Effective urban design is about getting into detail, changing perceptions and making people more comfortable as they go about their daily lives. The sense now is that bus travel is challenging and even dangerous. Connections aren't good enough and high-floor buses are tough to access. Road design has to change so that commuters, especially women, feel at ease at street level.
It is also a fact that 70 per cent of personal trips in New Delhi are accounted for by public and non-motorised transport. As incomes rise the challenge will be to keep these commuters from getting into personal motorised transport.
Air-conditioned, low-floor and semi-low-floor buses are needed to improve the status of public transport. But who will manufacture them unless large orders running into thousands with planned replacements are assured.

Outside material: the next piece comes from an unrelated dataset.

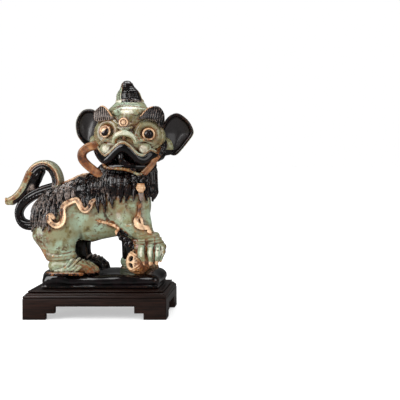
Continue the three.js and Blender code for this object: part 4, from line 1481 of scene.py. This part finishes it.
# ---- the stand -----------------------------------------------------------------------------------------
RAIL_BACK = -15.5  # how far in from the stand's outer edge the rails reach
BOARD_THICK = 9.0
FOOT_HEIGHT, APRON_HEIGHT = 9.0, 18.6
BEAD_INSET, BEAD_HALF = 2.2, 0.55
LONG_SIDES = ("front", "back")
LONG_FOOT, SHORT_FOOT = (32.0, 45.0), (24.0, 34.0)  # how far a foot's toe and its knee reach in from the corner
TURNS = {  # the front member's (u along, v outward, z) turned to each side of the stand
    "front": lambda u, v, z: (u, -v, z),
    "back": lambda u, v, z: (-u, v, z),
    "left": lambda u, v, z: (-v, -u, z),
    "right": lambda u, v, z: (v, u, z),
}


def bevelled(name, rows, width, material, nodes):
    """A wooden member: rows of as many points each, joined into a closed mesh, with its sharp edges eased."""
    n = len(rows[0])
    last = n * len(rows) - n
    faces = [range(n), range(last, last + n)]
    for k in range(0, last, n):
        faces += [(k + i, k + (i + 1) % n, k + n + (i + 1) % n, k + n + i) for i in range(n)]
    made = bmesh.new()
    verts = [made.verts.new(point) for row in rows for point in row]
    for face in faces:
        made.faces.new([verts[i] for i in face])
    bmesh.ops.recalc_face_normals(made, faces=made.faces)
    made.normal_update()
    sharp = [e for e in made.edges if e.is_manifold and e.calc_face_angle() > math.radians(28)]
    rounding = {"segments": 2, "profile": 0.6, "affect": "EDGES", "clamp_overlap": True}
    bmesh.ops.bevel(made, geom=sharp, offset=width, **rounding)
    bmesh.ops.recalc_face_normals(made, faces=made.faces)
    made.verts.ensure_lookup_table()
    made.verts.index_update()
    points = [tuple(v.co) for v in made.verts]
    sides = [[v.index for v in f.verts] for f in made.faces]
    # bevel points, which take wear and a painted edge highlight
    worn_and_highlit = [float(np.mean([e.calc_face_angle(0) for e in v.link_edges]) > 0.12) for v in made.verts]
    made.free()
    obj = make_piece(name, points, sides, {"worn_and_highlit": worn_and_highlit}, material, nodes, "stand")
    obj.data.set_sharp_from_angle(angle=math.radians(35))


def side_member(side, name, rows, width, nodes):
    """A member on one side of the stand, from rows that are laid out for the front."""
    material = WOOD_X if side in LONG_SIDES else WOOD_Y
    bevelled(name, [[TURNS[side](*point) for point in row] for row in rows], width, material, nodes)


def rounded(corners, bulge, steps=5):
    """A profile whose outer stretch between two corners swells out as a half-round."""
    (x0, z0), (x1, z1) = corners
    t = np.linspace(0, 1, steps)
    return list(zip(x0 + (x1 - x0) * t + bulge * np.sin(math.pi * t), z0 + (z1 - z0) * t))


def board_outline(half, top, side, inset):
    """A board's face with its stepped feet, drawn in from the lower edges by an inset."""
    toe, knee = (half - reach + inset for reach in (LONG_FOOT if side in LONG_SIDES else SHORT_FOOT))
    end = half - (inset or 0.25)
    right = [(end, top), (end, inset), (toe, inset), (toe, FOOT_HEIGHT + inset), (knee, FOOT_HEIGHT + inset),
             (knee, APRON_HEIGHT + inset)]
    return right + [(-u, z) for u, z in reversed(right)]


def bracket_board(side, half, reach):
    """A mitred board with bracket feet, and a bead along its lower edge."""
    node = f"stand_board_{side}"
    top = node_box(node)[1][2]
    outer = board_outline(half, top, side, 0)
    mitre = 1 - (BOARD_THICK - 0.3) / half
    back = [(u * mitre if abs(abs(u) - half) < 0.5 else u, reach - BOARD_THICK, z) for u, z in outer]
    side_member(side, f"board_{side}", [[(u, reach, z) for u, z in outer], back], 0.7, [node])
    bead = board_outline(half, top, side, BEAD_INSET)[1:-1]
    for i, ends in enumerate(zip(bead, bead[1:])):
        rows = []
        for inset, v in ((0, reach - 0.2), (0.3, reach + 0.45)):
            u0, z0 = np.min(ends, axis=0) - BEAD_HALF + inset
            u1, z1 = np.max(ends, axis=0) + BEAD_HALF - inset
            rows.append([(u0, v, z0), (u1, v, z0), (u1, v, z1), (u0, v, z1)])
        side_member(side, f"bead_{side}_{i}", rows, 0.15, [])


def build_stand():
    low, high = node_box("stand_rail_front")
    half_length, half_depth, bottom, top = high[0], -low[1], low[2], high[2]
    profile = [(RAIL_BACK, bottom), (-1.2, bottom)]
    profile += rounded([(-0.8, bottom), (-1.6, bottom + 4.2)], 0.9) + [(-3.0, bottom + 4.6)]
    profile += rounded([(-3.0, bottom + 4.9), (-5.0, top)], 0.6, 4) + [(RAIL_BACK, top)]
    for side in TURNS:
        half, reach = (half_length, half_depth) if side in LONG_SIDES else (half_depth, half_length)
        rows = [[(end * (half + out - 0.12), reach + out, z) for out, z in profile] for end in (-1, 1)]
        side_member(side, f"rail_{side}", rows, 0.35, [f"stand_rail_{side}"])
        bracket_board(side, half, reach)
    low, high = node_box("stand_panel")
    a, b, top = (high[0] - low[0]) / 2, (high[1] - low[1]) / 2, high[2]
    steps = [(2.0, low[2]), (0.0, low[2] + 1.5), (0.0, top - 0.9), (1.0, top)]
    steps += [(6.0, top), (6.6, top - 0.7), (7.2, top)]  # with a groove round its edge
    corners = ((-1, -1), (1, -1), (1, 1), (-1, 1))
    rows = [[(i * (a - inset), j * (b - inset), z) for i, j in corners] for inset, z in steps]
    bevelled("panel", rows, 0.2, WOOD_X, ["stand_panel"])
    for name in ("front_left", "front_right", "back_left", "back_right"):
        node = bpy.data.objects[f"glue_block_{name}"]
        node.data.materials.clear()
        node.data.materials.append(WOOD_X)


# ---- the studio ----------------------------------------------------------------------------------------
AIM = np.array((0, 0, 170.0))  # what every light points at
LIGHTS = {  # where each stands (mm), its width and height (m) and its power (W)
    "key": ((-750, -1000, 1000), (0.8, 1.0), 10),
    "strip": ((-1050, -650, 340), (0.6, 1.2), 10),
    "fill": ((1100, -900, 700), (1.0, 1.0), 4.5),
    "top": ((0, 200, 1300), (1.0, 0.5), 8),
}
FLOOR_HALF = 12.0
FLOOR_GLOW = 0.45
ROOM, ROOM_MIRRORED = 1.02, 0.11  # the room is dimmer where the glazes mirror it
CAMERA_AT, CAMERA_DIP = (262, -1200, 235), 1.68  # millimetres, and degrees below level


def softbox(name, at, size, power):
    light = bpy.data.lights.new(name, "AREA")
    light.shape = "RECTANGLE"
    light.size, light.size_y = size
    light.energy = power
    obj = bpy.data.objects.new(name, light)
    obj.location = HOME + np.array(at) * MM
    x, y, z = AIM - at
    obj.rotation_euler = (math.pi / 2 + math.atan2(z, math.hypot(x, y)), 0, math.atan2(-x, y))
    bpy.context.scene.collection.objects.link(obj)


def build_studio():
    floor = bpy.data.meshes.new("floor")
    corners = [(x * FLOOR_HALF, y * FLOOR_HALF, 0) for x, y in ((-1, -1), (1, -1), (1, 1), (-1, 1))]
    floor.from_pydata(corners, [], [(0, 1, 2, 3)])
    s = Shader("paper")
    mirrored = s.put("ShaderNodeLightPath", {}, output="Is Glossy Ray")
    tint = s.mix(mirrored, PAPER, PAPER_MIRRORED)  # the paper mirrors dimly in the glazes too
    glow = s.math("MULTIPLY_ADD", mirrored, -FLOOR_GLOW, FLOOR_GLOW)
    paper = s.finish(Base_Color=tint, Roughness=0.9, Emission_Color=WHITE, Emission_Strength=glow)
    floor.materials.append(paper)
    floor_object = bpy.data.objects.new("floor", floor)
    bpy.context.scene.collection.objects.link(floor_object)
    world = bpy.data.worlds.new("studio")
    world.use_nodes = True
    tree = world.node_tree
    mirrored = tree.nodes.new("ShaderNodeLightPath").outputs["Is Glossy Ray"]
    strength = tree.nodes.new("ShaderNodeMapRange")
    strength.inputs["To Min"].default_value = ROOM
    strength.inputs["To Max"].default_value = ROOM_MIRRORED
    tree.links.new(mirrored, strength.inputs["Value"])
    tree.nodes["Background"].inputs[0].default_value = WALLS
    tree.links.new(strength.outputs[0], tree.nodes["Background"].inputs[1])
    bpy.context.scene.world = world
    for name, (at, size, power) in LIGHTS.items():
        softbox(name, at, size, power)
    bpy.context.scene.view_settings.view_transform = "Standard"


def build_camera():
    camera = bpy.data.cameras.new("camera")
    camera.sensor_width = 36.0
    camera.lens = 73.9
    camera.clip_start, camera.clip_end = 0.05, 50
    camera.shift_x, camera.shift_y = -0.204, -0.06  # the photograph's frame holds a second lion to the right
    obj = bpy.data.objects.new("camera", camera)
    obj.location = HOME + np.array(CAMERA_AT) * MM
    obj.rotation_euler = (math.radians(90 - CAMERA_DIP), 0, 0)
    bpy.context.scene.collection.objects.link(obj)
    bpy.context.scene.camera = obj


build_lion()
build_stand()
build_studio()
build_camera()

The AAP government needs to come to terms with this array of complex issues. Instead, it is planning to give out licences to individuals to run buses in the way the Blue Lines and Red Lines were run some years ago. The buses will be of the high-floor variety. Individual licences will allow the government to duck its responsibility to provide depot space and ensure standards. It would have been much better to build on the experience of the orange buses run as clusters with accountable, corporatised management.
So, as New Delhi continues to be weighed down by pollution and congestion, the question in most people's minds is how odd is the AAP government's choice of odd-even.